Оказалось, нет, не шутит.
— Ну да, а что такого? — дернула плечом брюнетка, — Я читала о таком. Так делают, чтобы дети не мешали родителям и не будили их по ночам.
«Ага, а потом они вырастают дегенератами», — добавил я мысленно.
Заметив, как дернулась Мари, я взглядом велел ей не двигаться. Одно резкое движение — и эта сумасшедшая что-нибудь выкинет. Нет, здесь нужно действовать более осторожно. Как с загнанной в ловушку лисой, которая рычит и лает, но в итоге все равно сдается.
— Ира, прошу тебя. Ты ведь не любишь детей. Отдай малышку мне.
— Не люблю, — подтвердила девушка, — Но их любишь ты. Андрюш, а давай я тебе рожу ребенка? Если ты так хочешь спиногрызов? Только вернись — и я всё для тебя сделаю.
Я не понимал, что с ней. Ведь Ира меня точно не любит — в этом я был уверен на все сто. Я просто стал для нее олицетворением какой-то идеи. Цели, к которой она упорно шла. Картинка идеального безоблачного будущего. И которая теперь рушила её сознание, уничтожая её изнутри.
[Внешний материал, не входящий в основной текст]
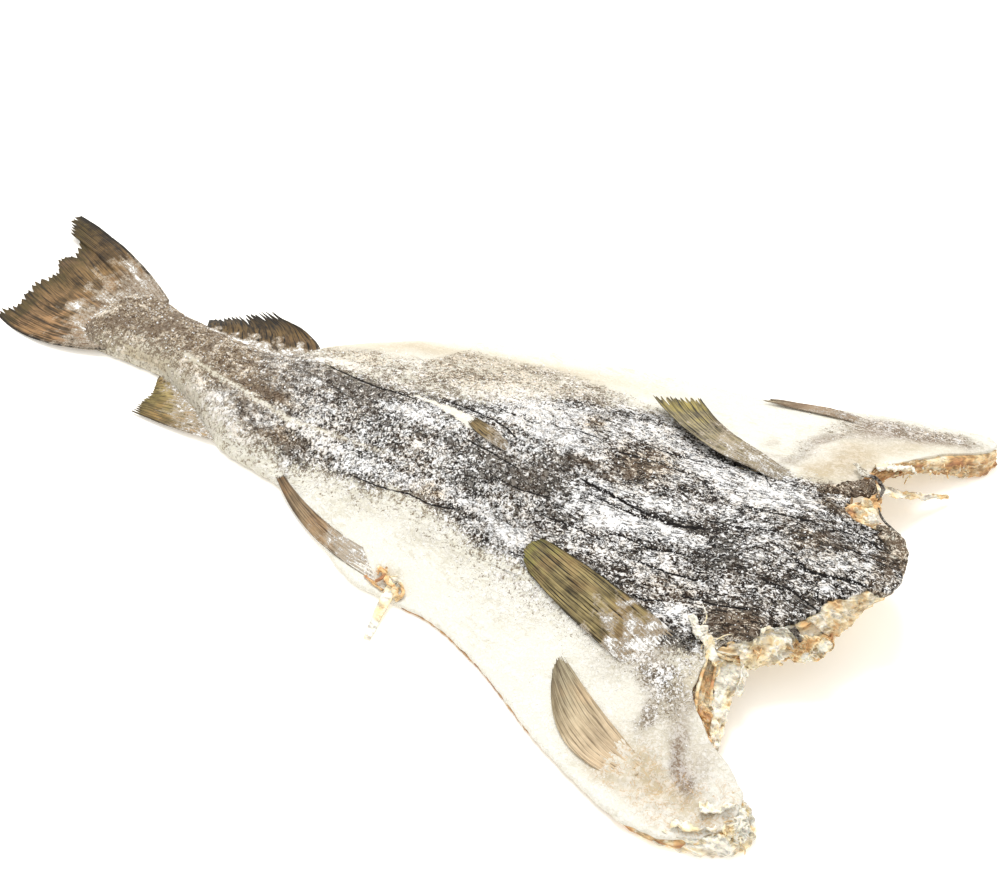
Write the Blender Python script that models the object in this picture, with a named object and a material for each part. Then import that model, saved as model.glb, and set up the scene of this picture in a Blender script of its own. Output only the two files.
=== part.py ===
"""A whole salted dried cod, split open and laid skin side up, as one solid.

Units: the design is in millimetres and becomes metres in the meshes. +X runs from the tail to the
neck, +Y to the fish's far (left) side, +Z up. The origin is at the centre of the footprint, on the
surface that the fish lies on.

The tail stem is unsplit and lies on its side. In front of the vent the fish is opened along the belly
into one board: the loins stand highest along the back, and the belly walls thin out to both edges. The
head is cut off, which leaves the nape between two collar flaps. Nine fins are grown onto the board.
"""

from dataclasses import dataclass

import bmesh
import bpy
import numpy as np
from mathutils import Vector

MM = 0.001

# Driving sizes: the overall length, from the tail's upper tip to the far flap, and the spread of the
# two belly walls. The outline's outermost points are set from them.
LENGTH = 720.0
WIDTH = 380.0
TAIL_TIP_X = -LENGTH / 2
FRONT_TIP_X = LENGTH / 2
NEAR_SIDE_Y = -WIDTH / 2
FAR_SIDE_Y = WIDTH / 2

# Stations along the body, from the root of the tail fin to the neck.
BODY_START = -268.0
BODY_END = 318.0
FRONT_RAMP_START = 170.0  # from here on the cross lines lean towards the cut front

# Cells of the body board: along it, and across each half.
CELLS_ALONG = 48
CELLS_NEAR = 13
CELLS_FAR = 13

FIN_CELLS_ALONG = 7
FIN_CELLS_ACROSS = 6
FIN_SINK = 3.0  # a fin that lies on the skin reaches this far into it


SKIN_COLOUR = (0.36, 0.33, 0.29, 1.0)


def smooth_curve(*knots):
    """A curve y(x) through the knots, with no overshoot between them (monotone cubic)."""
    xs, ys = (np.array(side, float) for side in zip(*knots))
    steps = np.diff(xs)
    slopes = np.diff(ys) / steps
    tangents = np.zeros(len(xs))
    tangents[0], tangents[-1] = slopes[0], slopes[-1]
    same_way = slopes[:-1] * slopes[1:] > 0
    harmonic = 2 * slopes[:-1] * slopes[1:] / np.where(same_way, slopes[:-1] + slopes[1:], 1.0)
    tangents[1:-1] = np.where(same_way, harmonic, 0.0)

    def value(x):
        x = np.clip(x, xs[0], xs[-1])
        cell = np.clip(np.searchsorted(xs, x) - 1, 0, len(steps) - 1)
        h = steps[cell]
        t = (x - xs[cell]) / h
        rise = ys[cell] * (1 + 2 * t) * (1 - t) ** 2 + ys[cell + 1] * t * t * (3 - 2 * t)
        return rise + h * t * (1 - t) * (tangents[cell] * (1 - t) - tangents[cell + 1] * t)

    return value


def smooth_step(low, high, x):
    """0 below low, 1 above high, with a soft ramp between."""
    t = np.clip((x - low) / (high - low), 0.0, 1.0)
    return t * t * (3 - 2 * t)


# The outline of the board: its near edge (right flank), its far edge (left flank) and the back line.
near_edge = smooth_curve(
    (-268, -10), (-235, -16), (-195, -16), (-155, -27), (-92, -60), (-45, -68), (0, -92), (50, -116),
    (95, -118), (140, -133), (200, -165), (260, -187), (276, NEAR_SIDE_Y), (292, NEAR_SIDE_Y),
    (BODY_END, -181),
)
far_edge = smooth_curve(
    (-268, 56), (-235, 50), (-190, 37), (-130, 33), (-104, 40), (-85, 66), (-40, 98), (20, 126),
    (80, 140), (140, 151), (200, 160), (260, 176), (300, 187), (BODY_END, FAR_SIDE_Y),
)
back_line = smooth_curve(
    (-268, 44), (-235, 40), (-190, 28), (-100, 25), (-60, 27), (20, 20), (90, 3), (140, -8), (226, -8),
    (280, 0), (BODY_END, -2),
)
# Where the cut front lies, from the tip of the near flap, round the nape, to the tip of the far flap.
front_edge = smooth_curve(
    (-181, 312), (-167, 324), (-152, 316), (-130, 286), (-108, 268), (-86, 266), (-70, 280), (-48, 305),
    (-30, 316), (-8, 331), (14, 339), (30, 337), (42, 331), (52, 314), (66, 300), (86, 297), (104, 302),
    (122, 316), (150, 343), (166, 357), (174, FRONT_TIP_X), (182, FRONT_TIP_X), (FAR_SIDE_Y, 351),
)

# Heights: the crest of the loins, the top of each thin edge, and the arch of the underside.
crest_height = smooth_curve(
    (-268, 9), (-235, 16), (-190, 22), (-130, 25), (-70, 28), (0, 33), (60, 38), (130, 43), (280, 47),
    (339, 48),
)
near_rim_height = smooth_curve((-268, 3), (-190, 6), (-100, 7), (60, 5), (200, 5), (270, 8), (320, 10))
far_rim_height = smooth_curve((-268, 3), (-190, 6), (-90, 8), (100, 7), (200, 8), (280, 12), (350, 14))
arch_height = smooth_curve((-60, 0), (0, 4), (60, 9), (130, 14), (200, 18), (280, 22), (339, 27))
ARCH_SHARE = 0.8  # the underside is flat outside this share of the half width


def across(x, y):
    """Where a point lies across the board: -1 at the near edge, 1 at the far edge."""
    near, far = near_edge(x), far_edge(x)
    return np.clip(2 * (y - near) / (far - near) - 1, -1.0, 1.0)


def top_height(x, y):
    """Height of the skin: a round stem at the tail, a broad crest with thin flanks in front."""
    share = across(x, y)
    opened = smooth_step(-150, 0, x)
    fullness, power = 2.0 - 0.4 * opened, 0.5 + 0.8 * opened
    dome = (1 - np.abs(share) ** fullness) ** power
    rim = np.where(share < 0, near_rim_height(x), far_rim_height(x))
    return rim + (crest_height(x) - rim) * dome


def under_height(x, y):
    """Height of the flesh side: flat on the table at the tail and along both edges, arched between."""
    share = across(x, y)
    return arch_height(x) * np.clip(1 - (share / ARCH_SHARE) ** 2, 0.0, 1.0)


def body_plan(along, side):
    """Plan position for along in 0..1 (tail to front) and side in -1..1 (near edge, back line, far edge)."""
    x = BODY_START + (BODY_END - BODY_START) * along
    back, front_back = back_line(x), back_line(BODY_END)
    edge = np.where(side < 0, near_edge(x), far_edge(x))
    front_rim = np.where(side < 0, near_edge(BODY_END), far_edge(BODY_END))
    y = back + np.abs(side) * (edge - back)
    front_y = front_back + np.abs(side) * (front_rim - front_back)
    lean = np.clip((x - FRONT_RAMP_START) / (BODY_END - FRONT_RAMP_START), 0.0, 1.0) ** 1.5
    return x + lean * (front_edge(front_y) - BODY_END), y


def closed_sheet(name, cells_u, cells_v, surface):
    """A closed solid between two sheets. surface(u, v) gives x, y, top z and bottom z for u, v in 0..1."""
    mesh = bmesh.new()
    bmesh.ops.create_grid(mesh, x_segments=cells_u, y_segments=cells_v, size=0.5)
    shares = [(vert.co.x + 0.5, vert.co.y + 0.5) for vert in mesh.verts]
    u, v = np.array(shares).T
    x, y, top, bottom = (np.broadcast_to(side, u.shape) for side in surface(u, v))
    upper = list(mesh.verts)
    extruded = bmesh.ops.extrude_face_region(mesh, geom=mesh.faces[:], use_keep_orig=True)
    lower = [item for item in extruded["geom"] if isinstance(item, bmesh.types.BMVert)]
    lower_of = {(round(vert.co.x, 6), round(vert.co.y, 6)): vert for vert in lower}
    pairs = [(vert, lower_of[round(vert.co.x, 6), round(vert.co.y, 6)]) for vert in upper]
    for i, (above, below) in enumerate(pairs):
        above.co = Vector((x[i], y[i], top[i])) * MM
        below.co = Vector((x[i], y[i], bottom[i])) * MM
    bmesh.ops.recalc_face_normals(mesh, faces=mesh.faces)
    data = bpy.data.meshes.new(name)
    mesh.to_mesh(data)
    mesh.free()
    return bpy.data.objects.new(name, data)


def body_surface(u, v):
    """The board: u runs from the tail to the front, v from the near edge to the far edge."""
    side = 2 * v - 1
    x, y = body_plan(u, side)
    return x, y, top_height(x, y), under_height(x, y)


def polyline(points):
    """A function of 0..1 that runs along the points at an even pace from point to point."""
    places = np.linspace(0.0, 1.0, len(points))
    xs, ys = np.array(points, float).T
    return lambda share: (np.interp(share, places, xs), np.interp(share, places, ys))


@dataclass(frozen=True)
class Fin:
    """A fin as a fan of rays from its root line to its tip line.

    first_bow and last_bow bend the first and the last ray sideways at mid length, in x and y. The
    fin lies on the skin, lift above it, where rides_skin is set. Otherwise it runs from root_height to
    tip_height above the table.
    """

    name: str
    root: tuple
    tip: tuple
    first_bow: tuple = (0.0, 0.0)
    last_bow: tuple = (0.0, 0.0)
    rides_skin: bool = False
    lift: float = 3.2
    root_height: float = 10.0
    tip_height: float = 3.0
    root_thick: float = 3.0
    tip_thick: float = 1.6

    def surface(self, u, v):
        """x, y, top and bottom of the blade; u runs along the rays and v across them."""
        root_x, root_y = polyline(self.root)(v)
        tip_x, tip_y = polyline(self.tip)(v)
        bend = 4 * u * (1 - u)
        bow_x = (1 - v) * self.first_bow[0] + v * self.last_bow[0]
        bow_y = (1 - v) * self.first_bow[1] + v * self.last_bow[1]
        x = root_x + (tip_x - root_x) * u + bend * bow_x
        y = root_y + (tip_y - root_y) * u + bend * bow_y
        if self.rides_skin:
            skin = top_height(x, y)
            return x, y, skin + self.lift, skin - FIN_SINK
        thick = self.root_thick + (self.tip_thick - self.root_thick) * u
        top = self.root_height + (self.tip_height - self.root_height) * u
        return x, y, top, top - thick


FINS = (
    Fin(
        "tail_fin",
        root=((-232, 50), (-236, 17), (-232, -15)),
        tip=((TAIL_TIP_X, 98), (-357, 88), (-336, 78), (-331, 66), (-334, 54), (-338, 40), (-340, 26),
             (-341, 13), (-341, 0), (-338, -14)),
        first_bow=(2, 12), last_bow=(0, -19), root_height=11, tip_height=3, root_thick=6,
    ),
    Fin(
        "back_fin_3",
        root=((-76, 24), (-124, 22), (-172, 24)),
        tip=((-153, 67), (-163, 54), (-172, 42), (-178, 31)),
        first_bow=(6, 6), root_height=16, tip_height=8,
    ),
    Fin(
        "belly_fin_2",
        root=((-98, -54), (-140, -32), (-180, -14)),
        tip=((-174, -61), (-176, -50), (-179, -36), (-183, -21)),
        first_bow=(0, -5), root_height=5, tip_height=2.4,
    ),
    Fin(
        "belly_fin_1",
        root=((40, -100), (52, -116)), tip=((-47, -64), (-49, -68)),
        first_bow=(2, 3), last_bow=(-2, -9), root_height=5, tip_height=4,
    ),
    Fin(
        "near_pectoral_fin",
        root=((240, -85), (222, -106)), tip=((154, -51), (144, -51), (137, -58), (138, -68)),
        first_bow=(0, 6), last_bow=(0, -6), rides_skin=True,
    ),
    Fin(
        "far_pectoral_fin",
        root=((254, 60), (256, 72)), tip=((144, 96), (152, 104), (161, 110), (171, 114)),
        first_bow=(0, -14), last_bow=(2, -3), rides_skin=True,
    ),
    Fin(
        "near_pelvic_fin",
        root=((254, -156), (258, -166)), tip=((193, -118), (187, -126), (187, -134)),
        first_bow=(0, -4), last_bow=(-10, -12), rides_skin=True,
    ),
    Fin(
        "far_pelvic_fin",
        root=((276, 158), (278, 170)), tip=((207, 154), (207, 159)),
        first_bow=(0, -2), last_bow=(0, 3), rides_skin=True,
    ),
    Fin(
        "back_fin_2",
        root=((94, -2), (92, 6)), tip=((22, 18), (24, 25)),
        first_bow=(0, -1), last_bow=(0, 1), rides_skin=True, lift=2.2,
    ),
    Fin(
        "vent_shred",
        root=((58, -108), (70, -110)), tip=((72, -148), (77, -147)),
        first_bow=(3, 0), last_bow=(3, 0), root_height=4.0, tip_height=1.3, root_thick=3.2,
        tip_thick=1.0,
    ),
)


def skin_material():
    """Grey-brown salted skin."""
    material = bpy.data.materials.new("salted_skin")
    material.use_nodes = True
    shader = material.node_tree.nodes["Principled BSDF"]
    shader.inputs["Base Color"].default_value = SKIN_COLOUR
    shader.inputs["Roughness"].default_value = 0.85
    shader.inputs["Metallic"].default_value = 0.0
    return material


def build():
    """The fish as one object, with every fin joined to the board."""
    for leftover in list(bpy.data.objects):
        bpy.data.objects.remove(leftover)
    fish = bpy.data.collections.new("salted_dried_cod")
    tools = bpy.data.collections.new("grown_on_shapes")
    for collection in (fish, tools):
        bpy.context.scene.collection.children.link(collection)
    cod = closed_sheet("dried_cod", CELLS_ALONG, CELLS_NEAR + CELLS_FAR, body_surface)
    cod.data.materials.append(skin_material())
    fish.objects.link(cod)
    for fin in FINS:
        blade = closed_sheet(fin.name, FIN_CELLS_ALONG, FIN_CELLS_ACROSS, fin.surface)
        blade.hide_render = True
        blade.display_type = "WIRE"
        tools.objects.link(blade)
        join = cod.modifiers.new("join_" + fin.name, "BOOLEAN")
        join.operation = "UNION"
        join.object = blade


build()
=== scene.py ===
"""Looks of a whole salted dried cod: crusted skin, cut flesh, fins, torn edges and loose salt.

Sizes are millimetres on the fish's own axes: x from tail to neck, y from its right flank (near) to its
left flank (far), z up from the surface it lies on. Place turns them into the frame's metres.
"""

import logging
import math
from collections.abc import Sequence
from dataclasses import dataclass
from enum import Enum
from functools import cache

import bmesh
import bpy
import numpy as np
from bmesh.types import BMEdge, BMVert, BMesh
from bpy.types import Material, Mesh, Node, NodeSocket, NodeTree, Object, bpy_prop_collection
from mathutils import Matrix, Vector


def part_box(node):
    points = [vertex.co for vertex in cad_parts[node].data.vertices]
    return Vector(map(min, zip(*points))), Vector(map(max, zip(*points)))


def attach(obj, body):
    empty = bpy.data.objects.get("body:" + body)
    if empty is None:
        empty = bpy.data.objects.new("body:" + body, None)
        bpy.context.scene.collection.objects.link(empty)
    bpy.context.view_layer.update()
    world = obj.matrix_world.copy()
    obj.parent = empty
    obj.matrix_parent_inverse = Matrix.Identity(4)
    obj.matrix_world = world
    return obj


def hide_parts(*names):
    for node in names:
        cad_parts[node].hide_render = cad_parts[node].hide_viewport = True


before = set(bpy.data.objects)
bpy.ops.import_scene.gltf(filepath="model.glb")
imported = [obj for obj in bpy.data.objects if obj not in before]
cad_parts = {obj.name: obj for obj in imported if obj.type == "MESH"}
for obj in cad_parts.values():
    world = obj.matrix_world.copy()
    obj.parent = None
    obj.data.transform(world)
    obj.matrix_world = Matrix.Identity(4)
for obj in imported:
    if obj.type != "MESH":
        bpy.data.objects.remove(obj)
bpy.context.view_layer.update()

LOG = logging.getLogger("salted_cod")
CAD_NODE = "dried_cod"
BODY = "root"

Array = np.ndarray
Colour = tuple[float, float, float]
Point = tuple[float, ...]


# ---- Place and form: where the fish lies and how high its skin is ----

DESIGN_LENGTH = 720.0


class Place:
    """Turns the design's millimetres into the frame's metres."""

    low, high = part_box(CAD_NODE)
    unit: float = (high.x - low.x) / DESIGN_LENGTH
    origin: Array = np.array([(low.x + high.x) / 2, (low.y + high.y) / 2, low.z])

    @classmethod
    def metres(cls, points: Array) -> Array:
        """Points in the frame, in metres, for points in the design, in millimetres."""
        return cls.origin + np.asarray(points, float) * cls.unit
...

Но сейчас я должен был играть по её правилам. Ради Ани. И Мари. Поэтому я кивнул:
— Хорошо. Я согласен.
Мари бросила на меня короткий взгляд, но я не ответил ей, сосредоточившись на лице Иры и пытаясь каждым своим жестом убедить девушку, что она победила. А та, кажется, пребывала уже в том состоянии, когда мыслить связно получается с большим трудом. И сейчас в ее глазах вспыхнули искорки радости.
— Правда?
Я с готовностью кивнул:
— Конечно. Мы с тобой сейчас уедем далеко-далеко, и начнем всё с начала.